Unlike other presidents’ wives who used their post White House years to spearhead causes, write books, and keep their names in the news, Pat Nixon retired from the public stage following her husband’s resignation in 1974. The stroke she suffered in 1976 left her ill-prepared for public appearances. There also appears to be a bias among the poll respondents to diminish the stature of First Ladies whose husbands left office under a cloud of dissension or whose husband’s presidencies were highly controversial. For instance, Lady Bird Johnson, whose husband left Washington under the cloud of Vietnam, continues to fall in rankings while Jacqueline Kennedy, widow of an assassinated leader, continues to rise.

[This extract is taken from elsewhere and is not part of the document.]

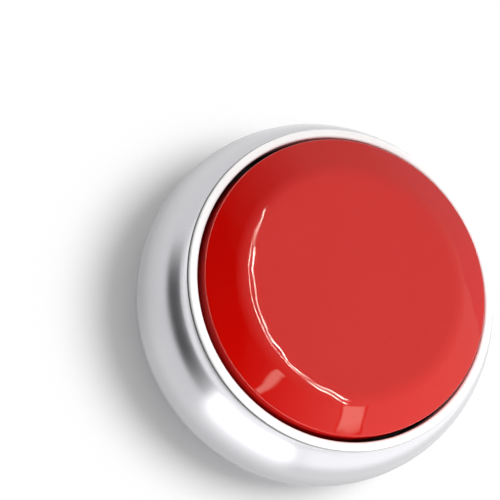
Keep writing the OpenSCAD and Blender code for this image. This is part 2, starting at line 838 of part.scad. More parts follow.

Her penchant for privacy and her discomfort in the political arena account for part of the misperception of her, but she could also be charming and charismatic in public. Anyone watching her in the “Legacy of the Parks” documentary, or on video representing the president in Africa in 1972 or in the television coverage of the Nixons’ trip to China that spring, will not see the First Lady that these recent Siena College/CSPAN respondents do.

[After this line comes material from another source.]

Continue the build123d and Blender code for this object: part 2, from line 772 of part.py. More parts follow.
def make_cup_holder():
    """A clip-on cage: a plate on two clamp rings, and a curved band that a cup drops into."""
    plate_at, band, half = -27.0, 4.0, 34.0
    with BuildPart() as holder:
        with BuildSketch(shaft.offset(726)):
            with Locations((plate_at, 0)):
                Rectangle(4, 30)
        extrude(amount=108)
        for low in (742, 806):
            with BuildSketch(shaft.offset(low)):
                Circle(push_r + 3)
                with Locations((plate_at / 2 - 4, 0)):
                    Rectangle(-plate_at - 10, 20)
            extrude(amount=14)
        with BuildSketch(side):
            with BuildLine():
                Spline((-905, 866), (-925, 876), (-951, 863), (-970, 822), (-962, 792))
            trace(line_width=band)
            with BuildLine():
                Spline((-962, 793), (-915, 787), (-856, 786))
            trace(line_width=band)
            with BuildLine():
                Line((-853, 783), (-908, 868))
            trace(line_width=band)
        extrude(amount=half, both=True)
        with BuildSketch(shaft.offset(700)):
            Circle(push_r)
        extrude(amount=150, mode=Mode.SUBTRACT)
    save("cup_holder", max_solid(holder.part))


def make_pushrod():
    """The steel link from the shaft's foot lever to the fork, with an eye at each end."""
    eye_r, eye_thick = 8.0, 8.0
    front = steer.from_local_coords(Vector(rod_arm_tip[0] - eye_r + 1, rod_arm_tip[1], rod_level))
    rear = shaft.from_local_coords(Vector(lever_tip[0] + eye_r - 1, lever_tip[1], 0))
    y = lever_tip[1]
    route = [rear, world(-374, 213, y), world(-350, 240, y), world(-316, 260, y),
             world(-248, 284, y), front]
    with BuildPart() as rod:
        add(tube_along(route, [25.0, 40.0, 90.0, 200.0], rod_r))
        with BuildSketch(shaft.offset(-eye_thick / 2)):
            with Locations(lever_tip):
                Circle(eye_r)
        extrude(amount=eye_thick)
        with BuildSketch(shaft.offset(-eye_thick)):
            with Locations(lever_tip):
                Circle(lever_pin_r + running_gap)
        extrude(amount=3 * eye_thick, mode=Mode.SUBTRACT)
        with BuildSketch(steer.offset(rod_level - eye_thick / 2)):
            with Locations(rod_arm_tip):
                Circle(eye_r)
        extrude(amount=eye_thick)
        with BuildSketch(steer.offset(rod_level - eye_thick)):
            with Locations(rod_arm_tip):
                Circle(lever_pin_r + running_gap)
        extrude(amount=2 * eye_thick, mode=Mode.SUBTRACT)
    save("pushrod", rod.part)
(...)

The 242 people polled in the recent Siena/CSPAN polling need to ask themselves why they rated Pat Nixon so low now even though she was voted the Most Admired Woman in the World in 1972. She made the Gallup poll’s top ten list of Most Admired Women fourteen times, including ten times from 1968 through 1979 (three of those times after her husband resigned). Does anyone doubt that it is the shroud of Watergate that continues to pull her down? If it had not been for her husband’s disastrous handling of that one debacle, she would surely be valued more highly for her major contributions to the White House and to the country. They see her mainly through the lens of Watergate. There tends to be a Democratic bias in members of the academy and universities and this may also contribute to her ranking.

Even though she cared little about fame and recognition, First Lady Nixon deserves to be more fully appreciated for her extraordinarily dedicated service to her country.